• [Exercise]:
Reproduce each of the lines word for word.

(Dataset items)
▼
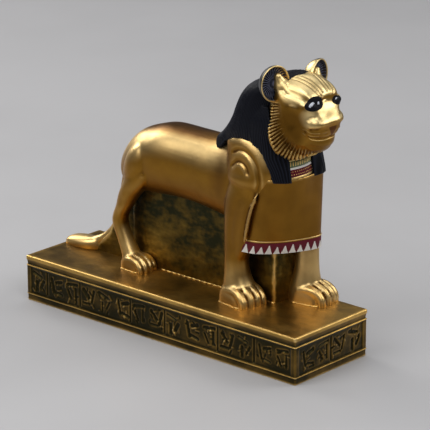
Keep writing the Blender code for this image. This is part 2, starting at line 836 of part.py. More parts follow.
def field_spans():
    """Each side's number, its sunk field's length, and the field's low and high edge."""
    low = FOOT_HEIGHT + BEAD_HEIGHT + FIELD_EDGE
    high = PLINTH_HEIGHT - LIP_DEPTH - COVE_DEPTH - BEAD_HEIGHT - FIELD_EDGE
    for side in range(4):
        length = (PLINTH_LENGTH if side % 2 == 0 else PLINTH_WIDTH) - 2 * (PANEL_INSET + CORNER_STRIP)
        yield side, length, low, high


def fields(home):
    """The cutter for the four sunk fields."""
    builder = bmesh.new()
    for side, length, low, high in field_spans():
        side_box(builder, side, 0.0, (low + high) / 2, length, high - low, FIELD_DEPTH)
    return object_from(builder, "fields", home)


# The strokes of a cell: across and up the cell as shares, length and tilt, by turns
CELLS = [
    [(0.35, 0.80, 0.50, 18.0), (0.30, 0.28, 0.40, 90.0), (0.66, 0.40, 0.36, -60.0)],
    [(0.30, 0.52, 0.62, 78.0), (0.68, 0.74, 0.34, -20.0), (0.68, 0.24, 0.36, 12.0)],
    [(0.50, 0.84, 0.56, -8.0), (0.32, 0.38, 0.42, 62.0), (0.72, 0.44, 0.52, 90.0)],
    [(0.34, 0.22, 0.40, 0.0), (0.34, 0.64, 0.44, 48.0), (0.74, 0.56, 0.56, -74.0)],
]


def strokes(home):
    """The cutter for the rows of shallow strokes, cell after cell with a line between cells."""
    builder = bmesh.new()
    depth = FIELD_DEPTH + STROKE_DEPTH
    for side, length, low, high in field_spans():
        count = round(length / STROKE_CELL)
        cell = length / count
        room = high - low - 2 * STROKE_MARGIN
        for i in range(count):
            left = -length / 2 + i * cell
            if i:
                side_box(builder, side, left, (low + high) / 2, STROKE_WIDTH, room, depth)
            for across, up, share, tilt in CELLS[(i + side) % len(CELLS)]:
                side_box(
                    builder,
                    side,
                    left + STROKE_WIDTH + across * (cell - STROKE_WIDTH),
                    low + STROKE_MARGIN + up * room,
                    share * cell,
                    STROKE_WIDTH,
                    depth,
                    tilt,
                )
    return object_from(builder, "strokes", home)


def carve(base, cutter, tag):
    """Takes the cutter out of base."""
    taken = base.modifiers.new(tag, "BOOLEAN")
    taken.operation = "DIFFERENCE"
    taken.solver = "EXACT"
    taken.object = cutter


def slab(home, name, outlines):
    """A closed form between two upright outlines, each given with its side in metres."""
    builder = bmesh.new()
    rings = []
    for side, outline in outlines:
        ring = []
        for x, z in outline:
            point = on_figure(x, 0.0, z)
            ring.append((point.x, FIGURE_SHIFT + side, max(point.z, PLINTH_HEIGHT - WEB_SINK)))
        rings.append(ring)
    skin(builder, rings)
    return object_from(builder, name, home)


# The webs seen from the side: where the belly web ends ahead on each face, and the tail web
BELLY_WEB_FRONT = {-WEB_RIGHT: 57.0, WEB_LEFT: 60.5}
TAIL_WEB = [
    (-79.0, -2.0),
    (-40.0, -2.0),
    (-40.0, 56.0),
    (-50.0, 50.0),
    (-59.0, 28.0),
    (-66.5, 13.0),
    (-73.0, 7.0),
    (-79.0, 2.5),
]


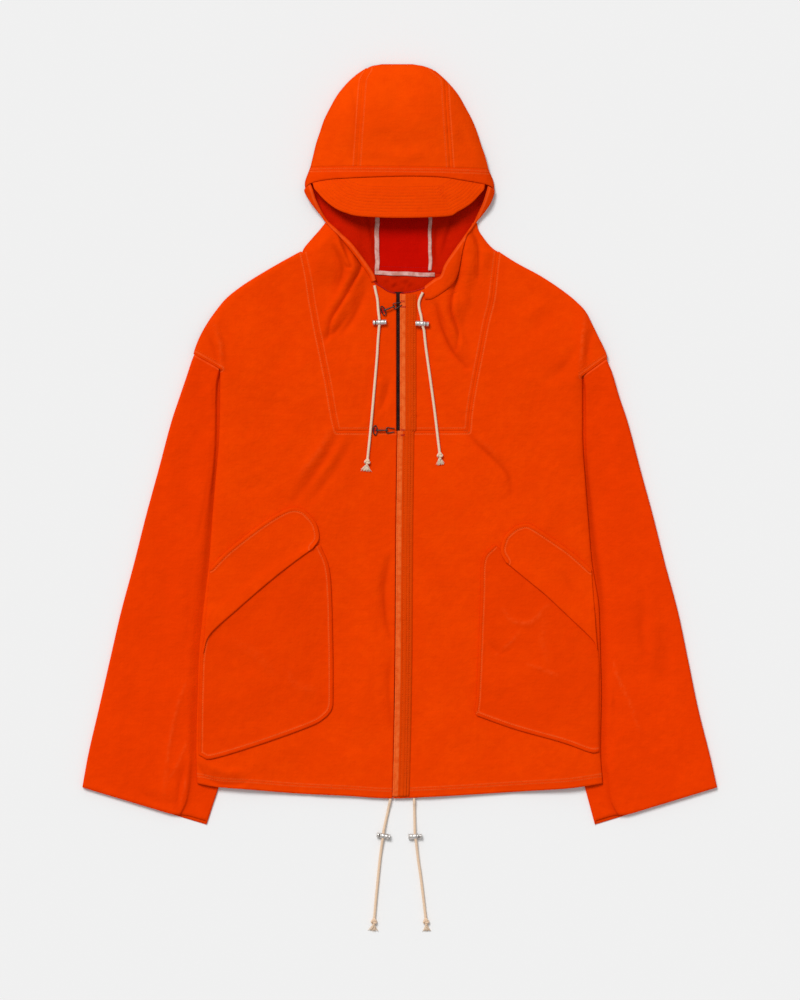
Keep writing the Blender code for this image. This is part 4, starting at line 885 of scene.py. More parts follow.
▲
• [The output]:
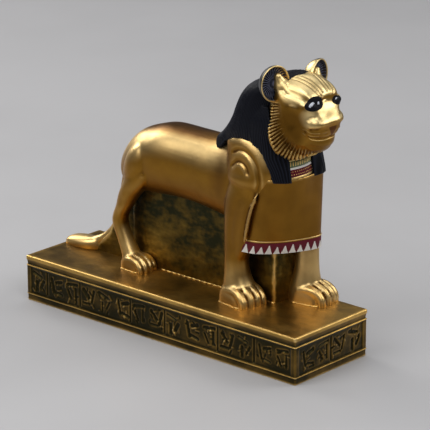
Keep writing the Blender code for this image. This is part 2, starting at line 836 of part.py. More parts follow.
def field_spans():
    """Each side's number, its sunk field's length, and the field's low and high edge."""
    low = FOOT_HEIGHT + BEAD_HEIGHT + FIELD_EDGE
    high = PLINTH_HEIGHT - LIP_DEPTH - COVE_DEPTH - BEAD_HEIGHT - FIELD_EDGE
    for side in range(4):
        length = (PLINTH_LENGTH if side % 2 == 0 else PLINTH_WIDTH) - 2 * (PANEL_INSET + CORNER_STRIP)
        yield side, length, low, high


def fields(home):
    """The cutter for the four sunk fields."""
    builder = bmesh.new()
    for side, length, low, high in field_spans():
        side_box(builder, side, 0.0, (low + high) / 2, length, high - low, FIELD_DEPTH)
    return object_from(builder, "fields", home)


# The strokes of a cell: across and up the cell as shares, length and tilt, by turns
CELLS = [
    [(0.35, 0.80, 0.50, 18.0), (0.30, 0.28, 0.40, 90.0), (0.66, 0.40, 0.36, -60.0)],
    [(0.30, 0.52, 0.62, 78.0), (0.68, 0.74, 0.34, -20.0), (0.68, 0.24, 0.36, 12.0)],
    [(0.50, 0.84, 0.56, -8.0), (0.32, 0.38, 0.42, 62.0), (0.72, 0.44, 0.52, 90.0)],
    [(0.34, 0.22, 0.40, 0.0), (0.34, 0.64, 0.44, 48.0), (0.74, 0.56, 0.56, -74.0)],
]


def strokes(home):
    """The cutter for the rows of shallow strokes, cell after cell with a line between cells."""
    builder = bmesh.new()
    depth = FIELD_DEPTH + STROKE_DEPTH
    for side, length, low, high in field_spans():
        count = round(length / STROKE_CELL)
        cell = length / count
        room = high - low - 2 * STROKE_MARGIN
        for i in range(count):
            left = -length / 2 + i * cell
            if i:
                side_box(builder, side, left, (low + high) / 2, STROKE_WIDTH, room, depth)
            for across, up, share, tilt in CELLS[(i + side) % len(CELLS)]:
                side_box(
                    builder,
                    side,
                    left + STROKE_WIDTH + across * (cell - STROKE_WIDTH),
                    low + STROKE_MARGIN + up * room,
                    share * cell,
                    STROKE_WIDTH,
                    depth,
                    tilt,
                )
    return object_from(builder, "strokes", home)


def carve(base, cutter, tag):
    """Takes the cutter out of base."""
    taken = base.modifiers.new(tag, "BOOLEAN")
    taken.operation = "DIFFERENCE"
    taken.solver = "EXACT"
    taken.object = cutter


def slab(home, name, outlines):
    """A closed form between two upright outlines, each given with its side in metres."""
    builder = bmesh.new()
    rings = []
    for side, outline in outlines:
        ring = []
        for x, z in outline:
            point = on_figure(x, 0.0, z)
            ring.append((point.x, FIGURE_SHIFT + side, max(point.z, PLINTH_HEIGHT - WEB_SINK)))
        rings.append(ring)
    skin(builder, rings)
    return object_from(builder, name, home)


# The webs seen from the side: where the belly web ends ahead on each face, and the tail web
BELLY_WEB_FRONT = {-WEB_RIGHT: 57.0, WEB_LEFT: 60.5}
TAIL_WEB = [
    (-79.0, -2.0),
    (-40.0, -2.0),
    (-40.0, 56.0),
    (-50.0, 50.0),
    (-59.0, 28.0),
    (-66.5, 13.0),
    (-73.0, 7.0),
    (-79.0, 2.5),
]


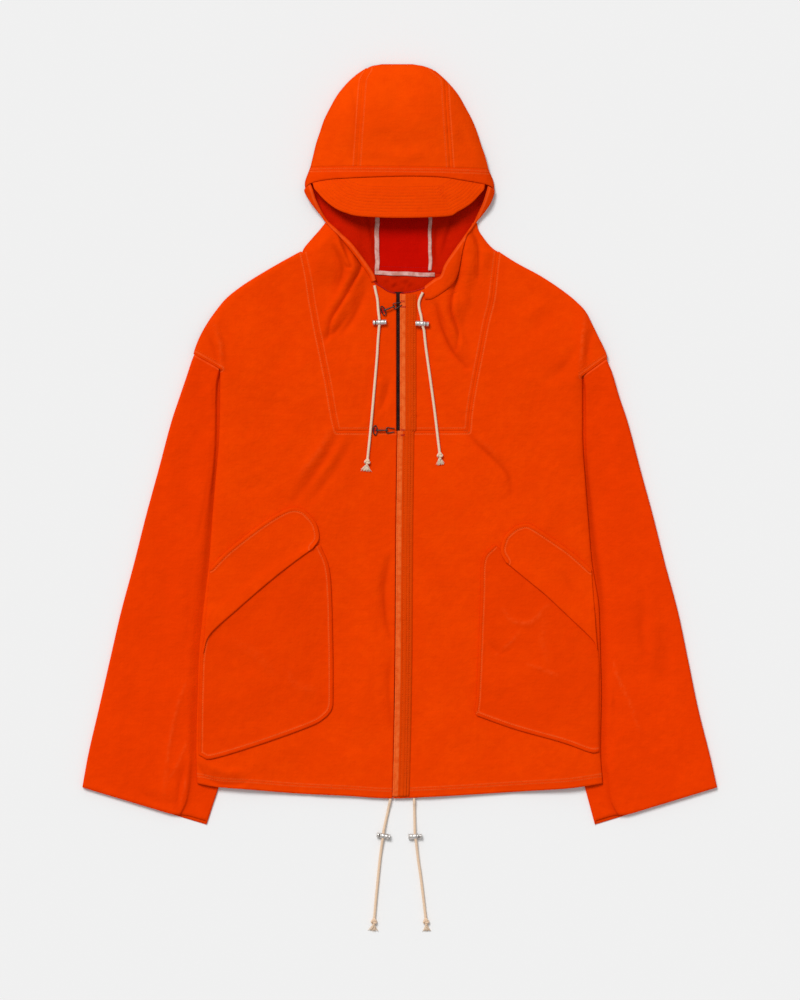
Keep writing the Blender code for this image. This is part 4, starting at line 885 of scene.py. More parts follow.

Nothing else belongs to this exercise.